Addiction comes in every shape, sex, color, and size. It affects every economic class and neighborhood and touches one in seven families across North America. We tend to believe addiction is about drug and alcohol abuse, and it is, to an extent. But drugs and alcohol are only a small part of the problem. The most challenging part of this disease is the way people think, feel, and behave.

It’s easy to believe the addict is the sick one and the one who needs to make all the changes. But that’s not true, either.

Addiction is a family illness. Like an iceberg, what you see sticking out of the water is the smallest part, or the fifteen percent.

With the addicted person, the 15% is their relationship with drugs or alcohol.

With the family member, the 15% is their relationship with the addict.

The other eighty-five percent of this illness is the unhealthy behaviors and characteristics that both the addicted person and their family will exhibit.

Both parties suffer from mental obsession. The addicted person will obsess on their next high. The family member will obsess on the addicted person.

Both parties will engage in deceitful behavior. The addicted person will lie about their usage. The family will lie about covering up for them.

Both parties will become defensive when confronted with their unhealthy behavior. The addicted person will yell, swear, blame you or others, and may act aggressively to get you off their back. The family members may exibt the same behavior when confronted on enabling or when confronting the addict.

Both parties will make excuses for the way they behave. The addict says, “I deserve to drink, I had a stressful day at work.” The family says, “I wouldn’t be yelling if you didn’t make me so mad.”

Both parties will act like a victim and refuse to take responsibility for their actions. The addict will blame their behavior on someone else. The family will blame their behavior on the addict.

Both parties try and control their usage. The addict will try many times to stop. The enabler will try many times to stop enabling.

Both parties keep secrets. Addicts don’t just hide their drinking or drugging. They also hide their thoughts, feelings, and the things they do. The enabler masks their feelings and protects the addicted person’s secrets while isolating from the rest of their family.

Both parties struggle with guilt. The addict feels guilty for using and creating stress in their home. The enabler feels guilty for saying no and blowing up.

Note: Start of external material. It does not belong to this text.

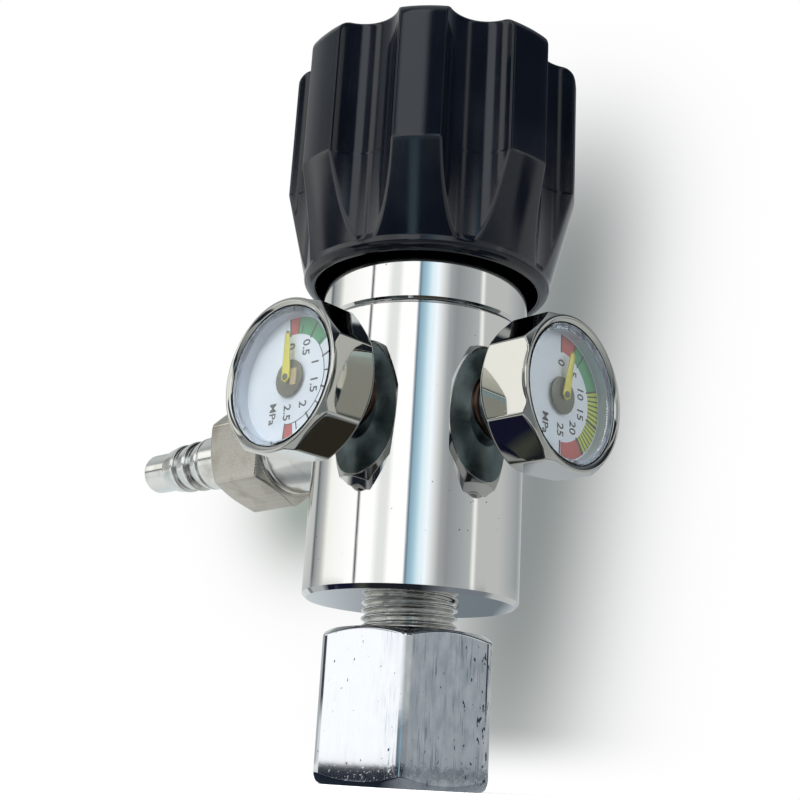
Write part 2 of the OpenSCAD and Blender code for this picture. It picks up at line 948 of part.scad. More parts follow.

Both parties are ruled by dishonest thinking. Addicts minimize their usage by saying things like, ‘it isn’t hurting anyone else, or at least I’m not using heroin.” The family attempts to set limits but doesn’t follow through. They minimize enabling behaviors by saying things like, “this is the last time I’m giving you money,” and then, when they give it again, they justify by saying, “it was only for food or gas, or I couldn’t put them out on the street.”

Both parties make themselves sick by looking for answers outside of themselves. The addict seeks relief in substance. The enabler seeks relief from uncomfortable emotions through enabling behaviors.

Both parties withdraw from friends and family. Struggling with addiction is exhausting for everyone involved and becomes too tiring to keep up the pretense. Seclusion is sought, and social gatherings are avoided.

Both parties feel miserable and hopeless. It seems like things will never get better. Activities that used to bring pleasure, no longer do. Days become something to get through rather than to be enjoyed.

Both parties struggle with depression and anxiety. Neither can remember the last time they felt good. The addict uses more drugs to counteract this effect. The enabler may use food, sleep, or even indulge in substance themselves.

Addiction affects everyone in the family. Although there is no one size fits all, there are tried and true approaches. It’s important to step outside your home and seek help. No one chooses to be an addict, and no family member consciously decides to get sick.

Although the facts may seem grim, there is hope.

It’s essential to understand and accept families can become equally as sick as the chemically dependent person. When the addicted person is treated and then put back into a toxic family system, the chances of a successful recovery are reduced. However, when the family is prepared to learn and engages in their own recovery process, healing can and does occur.